Существует разница и между Кинботом и повествователями «Подлинной жизни Себастьяна Найта» и «Лолиты». Единственный случай, когда читатель может уличить В. в недостоверности, это его хвалебный отклик о рассказе, полученном по почте от своего наставника на курсах начинающих писателей. Безусловная вера в собственную интуицию, которая ведет В. в ходе расследования, — дело другое: даже если какой-нибудь конкретный читатель романа эту веру не разделяет, доказать, будто все это фальшивка, он не может. Что касается Гумберта, то, за исключением «нимфеток», мир его куда менее фантастичен, чем мир Кинбота. И, таким образом, высказывания Кинбота могут быть, в основном, правдивыми, или, наоборот, совершенно ложными, или чем-то средним — в любом случае попытки измерить достоверность его суждений по поводу подразумеваемой «действительности» внешнего мира окажутся предприятием весьма сомнительным.
Отсюда, однако же, не следует, вопреки мнению многих критиков, что все высказывания Кинбота — это лишь искусная (а иные считают — бессмысленная) словесная игра, в которой Набоков находит наслаждение. Как явствует из поэмы Шейда и как многократно и по разным поводам утверждал Набоков, наиболее важные формы значимости отнюдь не соответствуют зеркально форме отражаемого предмета.{211} Перед тем как более подробно поговорить на эту тему, имеет смысл напомнить некоторые суждения Набокова касательно истоков романа «Бледный огонь», ибо они вполне соотносятся с проблемами, которые воплощает Кинбот. В кратком предисловии к английскому переводу рассказов «Ultima Thule» и «Solus Rex» Набоков поясняет, что изначально это были две главы незаконченного романа — последнего его романа на русском, над которым он работал в 1939–1940 годах. Содержание этих глав-рассказов отзывается на страницах романа «Под знаком незаконнорожденных» и, в особенности, «Бледного огня». Суммируя свои воспоминания о замысле романа, Набоков бегло говорит о персонаже по имени Адам Фальтер — впрямь ли он познал высшие тайны бытия, — а затем переходит к проблеме взаимосвязи между «земным» бытием повествователя по имени Синеусов и страной, которую он придумал и воплотил в своих полотнах. Поначалу разыгравшееся воображение просто помогает Синеусову справиться с горем утраты любимой жены. Но затем, продолжает Набоков, фантазия переросла в «самодовлеющую художественную манию» и начала обретать «самостоятельное существование», так что Синеусов перемещается туда, а именно в «угрюмый дворец на дальнем северном острове» физически. Более того, силою искусства он воскрешает жену под именем «королевы Белинды» — правда, лишь на время, ибо она гибнет при попытке государственного переворота.{212} При всем лаконизме этого описания между сюжетом ненаписанного романа и повествованием Кинбота о злоключениях короля Карла Возлюбленного проступают явные черты сходства. Ясно становится также, что даже если рассказ Кинбота — это искусное сочинительство, компенсирующее глубочайшее убожество его повседневной жизни, все равно художественная природа его фантазий придает им такую ценность, пренебречь которой не представляется возможным. Что же касается подлинного существа этих фантазмов и их особенной значительности, свет на это проливает поэма Джона Шейда, автор которой озабочен сходными проблемами.
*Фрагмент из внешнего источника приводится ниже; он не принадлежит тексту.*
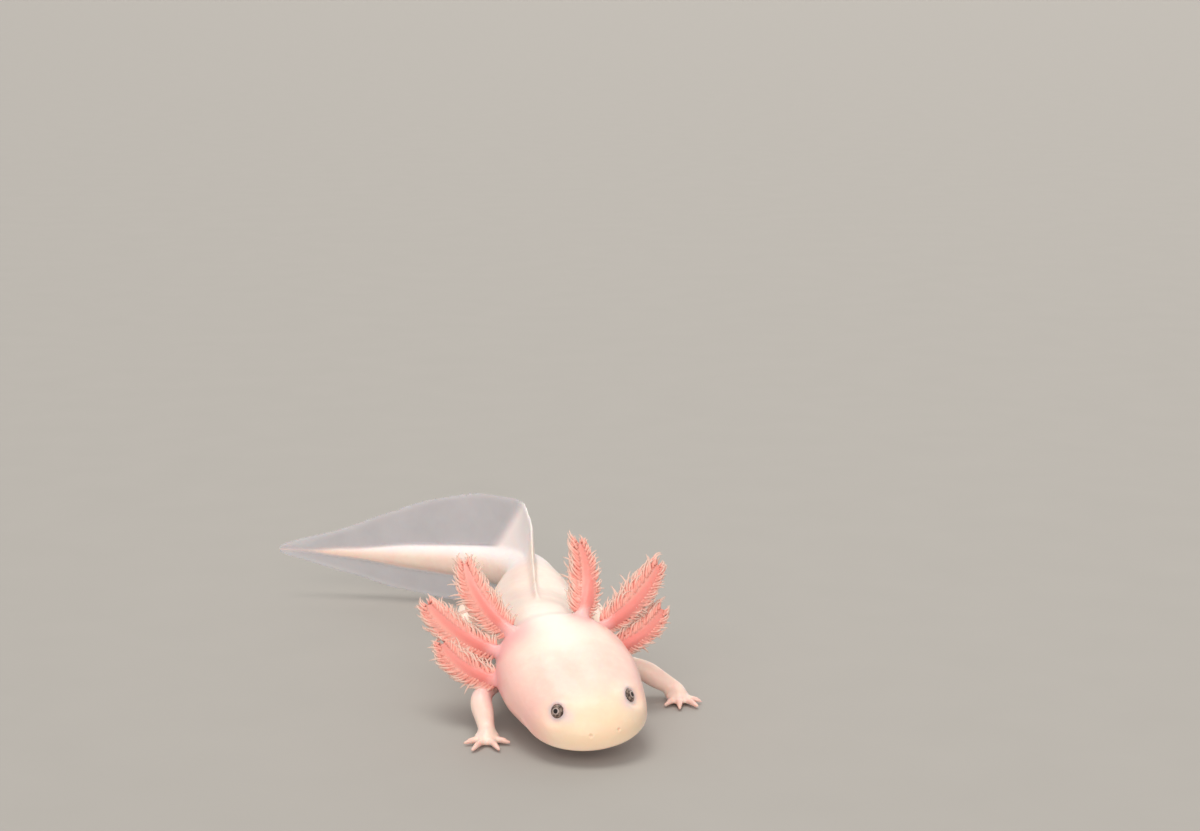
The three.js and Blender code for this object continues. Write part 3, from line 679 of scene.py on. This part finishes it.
base = add_node(tree, "Mix", {7: linear(IVORY)}, {0: mottle_share.outputs[0], 6: base.outputs[2]},
                data_type="RGBA")
for name, strength, colour in SKIN_TINTS:
    marking = add_node(tree, "Attribute", attribute_name=name)
    share = add_node(tree, "Math", {1: strength}, {0: marking.outputs["Fac"]}, operation="MULTIPLY")
    base = add_node(tree, "Mix", {7: linear(colour)}, {0: share.outputs[0], 6: base.outputs[2]},
                    data_type="RGBA")
fin_tone = add_node(tree, "Mix", {6: linear(FIN_DARK), 7: linear(FIN_LIGHT)}, {0: cloud_share.outputs[0]},
                    data_type="RGBA")
margin_share = add_node(tree, "Attribute", attribute_name="margin")
fin_tone = add_node(tree, "Mix", {7: linear(FIN_MARGIN)},
                    {0: margin_share.outputs["Fac"], 6: fin_tone.outputs[2]}, data_type="RGBA")
fin_share = add_node(tree, "Attribute", attribute_name="fin")
base = add_node(tree, "Mix", {}, {0: fin_share.outputs["Fac"], 6: base.outputs[2], 7: fin_tone.outputs[2]},
                data_type="RGBA")
opacity = add_node(tree, "MapRange", {"To Min": 1.0, "To Max": FIN_OPACITY},
                   {"Value": fin_share.outputs["Fac"]})
grain = add_node(tree, "TexNoise", {"Scale": 1 / (GRAIN_WIDTH * MM), "Detail": 3, "Roughness": 0.6},
                 {"Vector": where})
pores = add_node(tree, "TexVoronoi", {"Scale": 1 / (PORE_GAP * MM)}, {"Vector": where}, feature="SMOOTH_F1")
relief = add_node(tree, "Math", {}, {0: grain.outputs[0], 1: pores.outputs["Distance"]}, operation="ADD")
bumped = add_node(tree, "Bump", {"Strength": 0.22, "Distance": GRAIN_HEIGHT * MM},
                  {"Height": relief.outputs[0]})
rough = add_node(tree, "MapRange", {"To Min": 0.34, "To Max": 0.5}, {"Value": mottle.outputs[0]})
surface = add_node(tree, "BsdfPrincipled", {
    "Subsurface Weight": 0.4, "Subsurface Radius": (1.0, 0.42, 0.28),
    "Subsurface Scale": LIGHT_DEPTH * MM,
    "IOR": 1.4, "Coat Weight": 0.35, "Coat Roughness": 0.12, "Coat IOR": 1.36},
    {"Base Color": base.outputs[2], "Roughness": rough.outputs[0], "Normal": bumped.outputs[0],
     "Alpha": opacity.outputs[0]})
add_node(tree, "OutputMaterial", {}, {"Surface": surface.outputs[0]})
skin.data.materials.append(skin_material)

flesh = [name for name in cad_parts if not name.startswith("eye_")]
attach(skin, "root")
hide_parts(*flesh)

# ---------------------------------------------------------------- tail muscle
# The fins are clear enough to show where the muscle of the tail ends, so it is a form of its own just under
# the skin, in the same flesh and as pale along its top, a paleness that is partly painted light from above.
CORE_FROM, CORE_TO, CORE_INSET = 84.0, 140.0, 0.2
CORE_ROUND = 0.05  # share of its length in which each end closes


def core_point(t, angle):
    s = CORE_FROM + (CORE_TO - CORE_FROM) * t
    middle = from_spine(s, 0 * s, 0 * s)
    size = core_share(s) * end_fill(t, CORE_ROUND) * end_fill(1 - t, CORE_ROUND)
    return middle + (body_point(s, angle, -CORE_INSET) - middle) * size[:, None]


core_mesh = bmesh.new()
add_form(core_mesh, 48, 160, core_point)
core = bpy.data.objects.new("tail_muscle", bpy.data.meshes.new("tail_muscle"))
bpy.context.scene.collection.objects.link(core)
core_mesh.to_mesh(core.data)
core_mesh.free()
core_at = np.array([v.co for v in core.data.vertices]) / MM
core_s, _, core_up = to_spine(core_at)
# Paler along its top: cream flesh, made whiter by painted light from above.
top_paleness_and_painted_light = np.clip(smooth_step(0.1, 0.85, core_up / DEPTH_ABOVE(core_s)), 0, 1)
layer = core.data.attributes.new("tail_top_cream_and_painted_light", "FLOAT", "POINT")
layer.data.foreach_set("value", top_paleness_and_painted_light.astype(np.float32))
core.data.shade_smooth()
core.data.materials.append(skin_material)
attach(core, "root")

# ---------------------------------------------------------------- gill fringe
# Each gill carries soft filaments along both edges of its blade and in rows down its back. They are full of
# blood at the root, and thin out to a nearly clear tip that curls like a hook in still water. They are drawn
# thicker and fewer than real ones, so that each one shows.
FILAMENT_ROOT, FILAMENT_TIP = 0.3, 0.1  # radius in millimetres
FILAMENT_SIDES, FILAMENT_RINGS = 5, 8
FILAMENT_GAP = 0.6  # millimetres between the roots of a row
# Rows of one side: where across the blade's half width it is rooted, how far in front of the blade's middle
# in millimetres, its angle towards the back, its share of the gill's own free length, how far it curls, and
# whether it has a filament at each step or at every second one.
FILAMENT_ROWS = [(0.42, 0.2, 0.12, 1.0, 1.0, 1), (0.8, 0.0, 0.35, 1.0, 1.1, 1),
                 (0.6, -0.25, 0.8, 0.8, 0.7, 2), (0.2, -0.3, 1.1, 0.5, 0.5, 2)]
FRINGE_FROM, FRINGE_LONG = 0.1, 0.89  # shares of the gill's length
LEAN_AT_ROOT, LEAN_LOST, LEAN_STRAY = 66, 48, 6  # degrees off the gill's own direction
CURL, CURLED_BACK = 95, 0.15  # degrees, and the share of filaments that curl the other way
UV_PATCH = 0.003  # share of the baked picture's side that one filament takes
FRINGE_SEED = 11
FILAMENT_FLESH_DARK, FILAMENT_FLESH_LIGHT, FILAMENT_CLEAR = "#f09c90", "#f4b0a3", "#fbdccf"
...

Интересы, ценности, верования Шейда особенно близко сходятся со взглядами Набокова, изложенными в книге мемуаров «Память, говори». Прежде всего следует отметить необычайную визуальную и чувственную восприимчивость Шейда, что, помимо всего прочего, позволяет ему различать окраску теней (сходная способность дарована Виктору Винду из романа «Пнин», что, наряду с иными свойствами, делает его явно положительным, в набоковской системе ценностей, персонажем, а также включает в систему связей, существующих между «Пниным» и «Бледным огнем»). Больше того, острота зрительного восприятия Шейда, подобно набоковской, находится в причинной зависимости от любви к естественной истории, глубокого знания ее: Шейд чувствует, что природа «прилеплена» к нему, и любит ее «полурыбный-полумедовый вкус» (с. 102–104). Без устали и не замечая, что собеседника это несколько раздражает, указывает Шейд Кинботу на необычную смесь растительного и животного мира, что характерно именно для тех мест, где они живут; он наслаждается компанией старика-фермера, который знает, как все зовется в здешних лесах и полях. При этом флора и фауна — далеко не единственное, что схватывает острый глаз Шейда. «Печаль и нежность / Смертной жизни, страсть и боль… огонь уменьшающегося самолета / Близ Веспера», «добрые чернила», которыми наносятся литеры поэмы, — все это и многое другое близко и внятно поэту (с. 526–32).